A person who is the primary support for a family needs a higher skill set than one requires for entry-level jobs in today's high-tech economy. Gone are the days of unskilled labor being the main bread winner's means of providing for their families. Some may bemoan this, and claim it is not fair, but that is the price we pay for all our luxuries, comforts, and toys that come from high technology. IF a person does not have those skill sets it is THEIR responsibility to attain those higher skill sets, either through work experience, moving up from entry level positions as they learn more about the industry in which they work, through education and/or job training, or, (best) some combination of work experience and education/job training. Simply making entry level position pay the higher wage they need to support their family is unfair to all of society, from the employers forced to pay wages higher than the position they filled brings to the business, to those people (which are the large majority in every society I can think of) who actually took on the responsibility of gaining the skill sets for higher paying jobs, and to the person whom you have robbed of self-dignity by artificially providing, on a constant basis, that which they know they have not earned. (That is one of the severe drawbacks of the way modern liberalism has designed assistance - they do it - deliberately - to rob the recipient of as much dignity as they can steal, in order to make it easier to force their continued dependence on the benevolence of government - thus giving government more power.)

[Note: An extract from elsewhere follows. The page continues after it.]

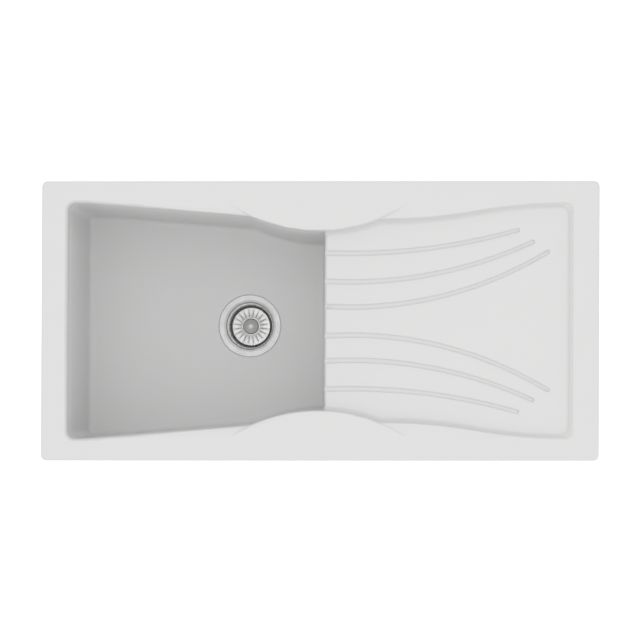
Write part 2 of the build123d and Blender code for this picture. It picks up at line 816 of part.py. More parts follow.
# The knob: a turned head with a crowned top and a soft edge, its neck bored for the stem
with BuildPart() as basket_knob:
    with BuildSketch(waste_section):
        with BuildLine():
            crown_edge = knob_radius - knob_edge_width
            Line((0, knob_z - knob_top_wall), (0, knob_z))
            crown = TangentArc((0, knob_z), (crown_edge, knob_z - knob_crown), tangent=(1, 0))
            TangentArc(crown @ 1, (knob_radius, collar_z + knob_skirt), tangent=crown % 1)
            Polyline(
                (knob_radius, collar_z + knob_skirt),
                (knob_radius, collar_z),
                (knob_neck_radius, collar_z),
                (knob_neck_radius, neck_foot_z),
                (stem_radius + running_clearance, neck_foot_z),
                (stem_radius + running_clearance, knob_z - knob_top_wall),
                (0, knob_z - knob_top_wall),
            )
        make_face()
    revolve(axis=waste_axis)
basket_knob.part.label = "basket_knob"
export_step(basket_knob.part, "parts/basket_knob.step")

# The stem: a spindle for the knob, a collar under its neck, a foot on the valve plate and a ringed tip
valve_seal_z = cup_floor_z + valve_gap
valve_plate_z = valve_seal_z + valve_seal_thickness
stem_foot_z = valve_plate_z + valve_plate_thickness
tip_z = valve_plate_z - stem_tip_length
ring_z = valve_plate_z - ring_drop
with BuildPart() as basket_stem:
    with BuildSketch(waste_section):
        with BuildLine():
            Polyline(
                (0, knob_z - knob_top_wall - part_gap),
                (stem_radius, knob_z - knob_top_wall - part_gap),
                (stem_radius, neck_foot_z - part_gap),
                (stem_collar_radius, neck_foot_z - part_gap),
                (stem_collar_radius, neck_foot_z - part_gap - stem_collar_height),
                (stem_radius, neck_foot_z - part_gap - stem_collar_height),
                (stem_radius, stem_foot_z + stem_collar_height),
                (stem_collar_radius, stem_foot_z + stem_collar_height),
                (stem_collar_radius, stem_foot_z),
                (stem_radius, stem_foot_z),
                (stem_radius, valve_plate_z),
                (stem_tip_radius, valve_plate_z),
                (stem_tip_radius, ring_z + ring_section),
                (stem_tip_radius - ring_section, ring_z + ring_section),
                (stem_tip_radius - ring_section, ring_z),
                (stem_tip_radius, ring_z),
                (stem_tip_radius, tip_z + stem_tip_chamfer),
                (stem_tip_radius - stem_tip_chamfer, tip_z),
                (0, tip_z),
                close=True,
            )
        make_face()
    revolve(axis=waste_axis)
basket_stem.part.label = "basket_stem"
export_step(basket_stem.part, "parts/basket_stem.step")

with BuildPart() as stem_o_ring:
    with BuildSketch(waste_section):
        with Locations((stem_tip_radius - ring_section / 2, ring_z + ring_section / 2)):
            RegularPolygon(ring_section / 2 - ring_clearance, 8)
    revolve(axis=waste_axis)
stem_o_ring.part.label = "stem_o_ring"
export_step(stem_o_ring.part, "parts/stem_o_ring.step")

with BuildPart() as valve_plate:
    with BuildSketch(on_waste(valve_plate_z)):
        Circle(valve_plate_radius)
        Circle(stem_radius, mode=Mode.SUBTRACT)
    extrude(amount=valve_plate_thickness)
    chamfer(valve_plate.edges().group_by(Axis.Z)[-1].sort_by(SortBy.RADIUS)[-1], valve_plate_chamfer)
valve_plate.part.label = "valve_plate"
export_step(valve_plate.part, "parts/valve_plate.step")

with BuildPart() as valve_seal:
    with BuildSketch(on_waste(valve_seal_z)):
        Circle(valve_seal_radius)
        Circle(valve_seal_bore, mode=Mode.SUBTRACT)
    extrude(amount=valve_seal_thickness)
valve_seal.part.label = "valve_seal"
export_step(valve_seal.part, "parts/valve_seal.step")

# A clip at the origin, its arm reaching outwards along +Y under the worktop
claw_top_z = -boss_height - claw_gap
claw_foot_z = claw_top_z - claw_drop
with BuildPart() as claw:
    with BuildSketch(Plane.YZ):
        with BuildLine():
            FilletPolyline(
                (-claw_width / 2, claw_top_z),
                (claw_arm, claw_top_z),
                (claw_arm, claw_foot_z),
                (claw_reach, claw_foot_z),
                (claw_reach, -worktop_thickness - part_gap),
                radius=[claw_sheet + claw_bend, claw_bend, claw_bend],
            )
            offset(amount=claw_sheet, side=Side.RIGHT)
        make_face()
    extrude(amount=claw_width / 2, both=True)
    inner_end = claw.edges().filter_by(Axis.Z).group_by(Axis.Y)[0]
    fillet(inner_end, (claw_width - claw_end_flat) / 2)
    with BuildSketch(Plane.XY.offset(claw_top_z)):
        Circle(clip_screw_radius + claw_hole_clearance)
    extrude(amount=-claw_sheet, mode=Mode.SUBTRACT)

for number, (x, y) in enumerate(clip_spots, start=1):
    placed = claw.part.moved(Location((x, y, 0), (0, 0, 0 if y > 0 else 180)))
    placed.label = f"clip_claw_{number}"
    export_step(placed, f"parts/clip_claw_{number}.step")

clip_head_z = claw_top_z - claw_sheet - claw_gap
with BuildPart() as clip_screws:
    with BuildSketch(Plane.XY.offset(clip_head_z)):
        with Locations(*clip_spots):
            Circle(clip_head_radius)
    extrude(amount=-clip_head_height)
    chamfer(clip_screws.edges().group_by(Axis.Z)[0], clip_head_chamfer)
    with BuildSketch(Plane.XY.offset(clip_head_z)):
        with Locations(*clip_spots):
            Circle(clip_screw_radius)
    extrude(amount=clip_screw_reach)
    with BuildSketch(Plane.XY.offset(clip_head_z - clip_head_height)):
        with Locations(*clip_spots):
            Rectangle(2 * clip_head_radius + cut_over, clip_slot)
    extrude(amount=clip_slot_depth, mode=Mode.SUBTRACT)
clip_screws.part.label = "clip_screws"
export_step(clip_screws.part, "parts/clip_screws.step")

with BuildPart() as clip_plugs:
    with BuildSketch(Plane.XY.offset(-boss_height)):
        with Locations(*clip_spots):
            Circle(plug_hole_radius - running_clearance)
            Circle(clip_screw_radius + running_clearance, mode=Mode.SUBTRACT)
    extrude(amount=plug_length)
clip_plugs.part.label = "clip_plugs"
export_step(clip_plugs.part, "parts/clip_plugs.step")
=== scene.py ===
import json
import math

import bpy
from mathutils import Matrix, Vector


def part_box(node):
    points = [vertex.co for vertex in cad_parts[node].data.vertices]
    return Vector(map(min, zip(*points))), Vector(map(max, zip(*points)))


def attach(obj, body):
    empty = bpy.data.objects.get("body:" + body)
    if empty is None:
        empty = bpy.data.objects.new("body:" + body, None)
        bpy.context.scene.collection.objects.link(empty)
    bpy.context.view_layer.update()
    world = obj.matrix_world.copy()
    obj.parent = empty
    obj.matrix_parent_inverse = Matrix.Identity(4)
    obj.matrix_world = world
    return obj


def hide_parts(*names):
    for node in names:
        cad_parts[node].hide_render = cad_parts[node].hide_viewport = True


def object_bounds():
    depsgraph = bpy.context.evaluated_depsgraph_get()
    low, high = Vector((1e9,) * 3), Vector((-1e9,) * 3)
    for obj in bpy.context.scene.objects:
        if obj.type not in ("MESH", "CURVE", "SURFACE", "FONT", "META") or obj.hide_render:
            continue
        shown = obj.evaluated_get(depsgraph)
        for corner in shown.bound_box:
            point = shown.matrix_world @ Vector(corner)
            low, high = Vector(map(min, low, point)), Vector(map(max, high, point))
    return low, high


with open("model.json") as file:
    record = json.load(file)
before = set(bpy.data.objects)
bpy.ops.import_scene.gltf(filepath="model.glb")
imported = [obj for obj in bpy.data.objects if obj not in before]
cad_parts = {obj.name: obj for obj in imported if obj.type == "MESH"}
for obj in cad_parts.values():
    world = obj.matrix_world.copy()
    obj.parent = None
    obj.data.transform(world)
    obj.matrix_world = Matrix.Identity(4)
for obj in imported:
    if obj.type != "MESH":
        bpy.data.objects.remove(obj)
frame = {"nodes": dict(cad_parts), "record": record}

cad_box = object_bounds()

bl_info = {
    "name": "Kitchen sink with drainboard",
    "version": (1, 0, 0),
    "blender": (4, 5, 0),
    "location": "View3D > Sidebar > Sink",
    "description": "Finishes an inset kitchen sink with drainboard and basket strainer around its CAD frame",
    "category": "Object",
}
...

Again, then better solution is to assist those who need the assistance in the form of jobs training and education so they can gain the skills sets for higher paying jobs, and in the meantime provide them with TEMPORARY (because they will eventually get a REAL living wage job through the primary assistance) subsidy to maintain basic living conditions (food, clothing, shelter) for them and their family. As they move up in the economic strata, the next generation takes over the entry level positions - paid at entry level wages because that is what the jobs are worth, to gain work experience and knowledge, add in education or jobs training programs for them, and it becomes a continuous and SUSTAINABLE economic system of assistance for those in need, and effort on the port of those receiving the assistance.